> **Aim of the exercise**
Set down the listing below verbatim, but only from its first line through the line containing "a rounded nose.".

** Begin Information shown **

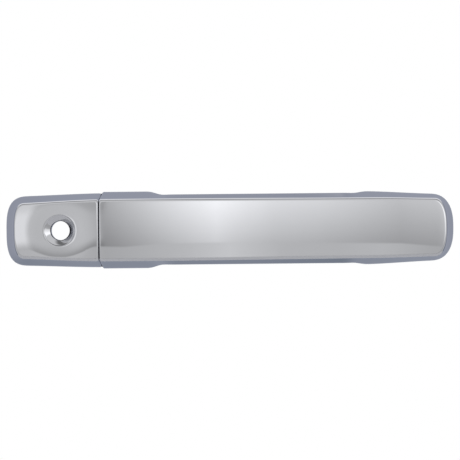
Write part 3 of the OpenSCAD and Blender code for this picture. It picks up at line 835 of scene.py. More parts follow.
@dataclass
class ChromeForm:
    """Outer form of a plated shell: a straight end at the parting gap, a wall and a rounded nose.

    Attributes:
        seam: Place of the straight end.
        tip: Place of the nose's tip at the lower edge.
        middle: Place where the face stands out furthest.
        nose: Length of the rounded nose.
        power: How square the nose is.
        slope: How far the nose leans back over the height of the wall.
        sides: Number of steps along each long side.
        projection: How far the face stands out of the door's skin at its middle.
        sweep: Radius of the face's long curve.
        crown: Radius of the face's curve across.
        wall: Thickness of the shell.
        inner_fillet: Size of the fillet where the wall meets the back of the face.
        lower_gap: How far the inner wall's lower edge stands above the outer one.
        shoulder_fillet: Size of the fillet between wall and face.
        seam_fillet: Size of the same fillet at the straight end.
        plan_corner: Radius of the corners at the straight end.
        edge_round: Size of the softened lower edge.
        face_scales: Sizes of the rings that fill the face, as shares of its outline.
    """

    seam: float
    tip: float
    middle: float
    nose: float = 12.3
    power: float = 2.5
    slope: float = 5.2
    sides: int = 90
    projection: float = 37.0
    sweep: float = 596.0
    crown: float = 150.0
    wall: float = 2.2
    inner_fillet: float = 1.0
    lower_gap: float = 0.3
    shoulder_fillet: float = 1.6
    seam_fillet: float = 0.8
    plan_corner: float = 1.2
    edge_round: float = 0.4
    face_scales: tuple[float, ...] = (0.985, 0.95, 0.89, 0.8, 0.7, 0.59, 0.48, 0.37, 0.27, 0.17, 0.08)

    @property
    def forward(self) -> float:
        """1 if the nose points along +X, and -1 if not."""
        return math.copysign(1.0, self.tip - self.seam)

    def base_half(self, x: Array) -> Array:
        """Half-height of the form at its lower edge."""
        raise NotImplementedError

    def shoulder_half(self, x: Array) -> Array:
        """Half-height of the form at its shoulder."""
        raise NotImplementedError

    def edge_depth(self, x: Array) -> Array:
        """Depth of the lower edge."""
        raise NotImplementedError

    def face_depth(self, x: Array, z: Array) -> Array:
        """Depth of the face: a long sweep with a shallow crown across it."""
        return (x - self.middle) ** 2 / (2 * self.sweep) + z * z / (2 * self.crown) - self.projection

    def half(self, x: Array, up: float, inset: float) -> Array:
        """Half-height at a share up the wall."""
        return mix(self.base_half(x), self.shoulder_half(x), up) - inset

    def upper(self, up: float, inset: float = 0.0, seam_in: float = 0.0, scale: float = 1.0) -> Array:
        """Upper half of one ring, from the middle of the seam to the tip of the nose.

        Args:
            up: 0 at the lower edge and 1 at the shoulder.
            inset: How far the ring moves inwards.
            seam_in: How far its straight end moves inwards.
            scale: How far the ring has shrunk towards the face's spine.

        Returns:
            Points of X and Z.
        """
        start = self.seam + self.forward * seam_in
        nose_x = self.tip - self.forward * self.nose
        reach = (self.tip - self.forward * (self.slope * up + inset) - nose_x) * scale
        corner = self.plan_corner
        turn = np.linspace(0, math.pi / 2, 7)
        turn_x = start + self.forward * corner * (1 - np.cos(turn))
        turn_z = self.half(turn_x, up, inset) - corner * (1 - np.sin(turn))
        line_z = np.linspace(0, turn_z[0], 11)[:-1]
        side_x = np.linspace(turn_x[-1], nose_x, self.sides + 1)[1:]
        bend = np.linspace(0, math.pi / 2, 25)[1:]
        nose_run = nose_x + reach * np.sin(bend) ** (2 / self.power)
        nose_z = self.half(nose_run, up, inset) * np.cos(bend) ** (2 / self.power)
        nose_z[-1] = 0.0
        x = np.concatenate([np.full(len(line_z), start), turn_x, side_x, nose_run])
        z = np.concatenate([line_z, turn_z, self.half(side_x, up, inset), nose_z])
        return np.column_stack([x, z * scale])

    def outline(self, up: float, inset: float = 0.0, seam_in: float = 0.0, scale: float = 1.0) -> Array:
        """One whole closed ring in X and Z."""
        upper = self.upper(up, inset, seam_in, scale)
        return np.concatenate([upper, upper[-2:0:-1] * (1, -1)])

    def outer_rings(self) -> list[Array]:
        """Rings of the outer wall and the shoulder's fillet, from the lower edge to the face."""
        rings = []
        for inset, lift in ((self.wall - self.edge_round, 0.0), (self.edge_round, 0.0), (0.12, 0.12)):
            line = self.outline(0, inset, inset)
            rings.append(Axis.Y.lay(line, self.edge_depth(line[:, 0]) - lift))
        for up in (0.0, 0.12, 0.3, 0.5, 0.7, 0.86, 1.0):
            line = self.outline(up)
            low = self.edge_depth(line[:, 0]) - self.edge_round
            high = self.face_depth(*line.T) + self.shoulder_fillet
            rings.append(Axis.Y.lay(line, mix(low, high, up)))
        for turn in np.radians([12, 24, 36, 48, 60, 72, 81, 90]):
            share = 1 - math.cos(turn)
            line = self.outline(1, self.shoulder_fillet * share, self.seam_fillet * share)
            lift = self.shoulder_fillet * (1 - math.sin(turn))
            rings.append(Axis.Y.lay(line, self.face_depth(*line.T) + lift))
        return rings

    def inner_rings(self) -> list[Array]:
        """Rings of the inner wall, from the lower edge up to the back of the face."""
        rings = []
        for up in (0.0, 0.5, 1.0):
            line = self.outline(up, self.wall, self.wall)
            low = self.edge_depth(line[:, 0]) - self.lower_gap
            high = self.face_depth(*line.T) + self.wall + self.inner_fillet
            rings.append(Axis.Y.lay(line, mix(low, high, up)))
        rings.append(self.back_ring())
        return rings

    def back_ring(self, scale: float = 1.0) -> Array:
        """A ring on the back of the face."""
        inset = self.wall + self.inner_fillet
        line = self.outline(1, inset, inset, scale)
        return Axis.Y.lay(line, self.face_depth(*line.T) + self.wall)


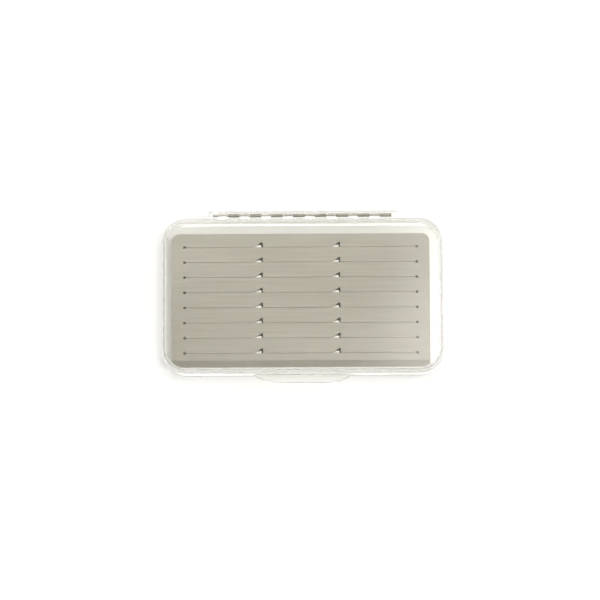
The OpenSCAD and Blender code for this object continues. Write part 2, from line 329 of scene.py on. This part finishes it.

** End Information shown **

> **Expected answer**
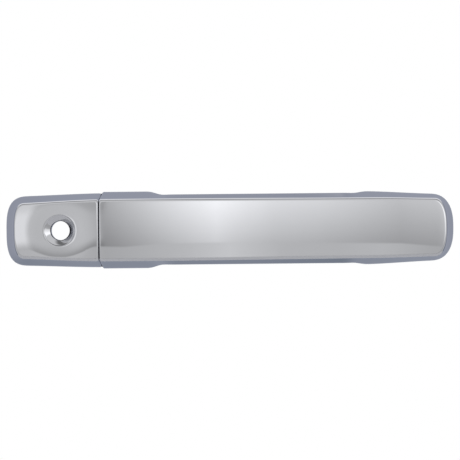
Write part 3 of the OpenSCAD and Blender code for this picture. It picks up at line 835 of scene.py. More parts follow.
@dataclass
class ChromeForm:
    """Outer form of a plated shell: a straight end at the parting gap, a wall and a rounded nose.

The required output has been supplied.